Dd who is nearly 3 is taking a long time to go down to sleep. I've tried bath and story before bed, making sure she isn't hungry or thirsty.

Sometimes she will have a nap at lunch and sometimes no nap but regardless it always takes at least an hour minimum to get her to sleep. We are currently lying beside her till she falls asleep. She will try to get a reaction out of us by laughing, talking or trying to get out of bed and run around the room. She acts really hyper and I don't know what to do to get her to go down on her own and also sleep on time.

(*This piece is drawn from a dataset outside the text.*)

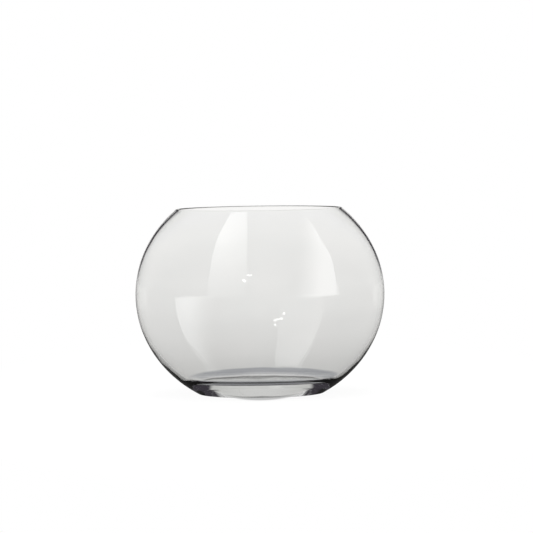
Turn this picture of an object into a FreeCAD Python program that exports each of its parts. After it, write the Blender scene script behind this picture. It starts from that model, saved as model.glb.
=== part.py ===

My child refuses to go to bed before 8.30pm if I try to put her down at 7/8 she will take up to 2 hours to go to sleep.

Any advise what I'm doing wrong.

OP posts:
FATEdestiny · 14/07/2017 09:00

You are in charge here, not your child.

If child is messing around and trying to play at bedtime, then ahesnot requiring you there for reassurance. It's just a power game - procrastinating instead of lying silently and still to go to sleep.

It sounds like she needs much firmer boundaries at bedtime with higher expectations of her behaviour.

Your expectations for her behaviour should be that she lies down in bed, stays still and stays silent on her own. You can't make her sleep, but you can insist she is still and silent (until bored enough to relax and go to sleep).

You won't get there 'just like that', it will take some work. I would do Rapid Return. Develop a mantra you say: "sleep time now, we lie down quietly to sleep. Nan night" (or whatever). Every time she gets up, back in, repeat mantra, leave and close door.

Set her expectations earlier in the day, plenty of warnibg of what will be happening at night.

Expect her to treat it like a game at first. Just remain repetitive, boring and utterly consistant - back to bed, repeat mantra, leave. All. The. Time.

It may well start as a battle of wills. You have to show her that you are willing to dig your heels in more than she Is. Because you are in charge, she is not.

Cupcakegirl13 · 14/07/2017 09:05

My almost 3 year takes about an hour to go to sleep too. I do the same routine every night and she is in bed by 7 regardless , I sit with her for five mins give her a cuddle and story and then into bed she goes. She knows not to get out of bed or play and she generally sings and chats to her teddies. I see it as my job to get her to bed but I cant force sleep. But she knows the rules bedtime , be consistant with clear boundaries set the right conditions for sleep and leave her to it.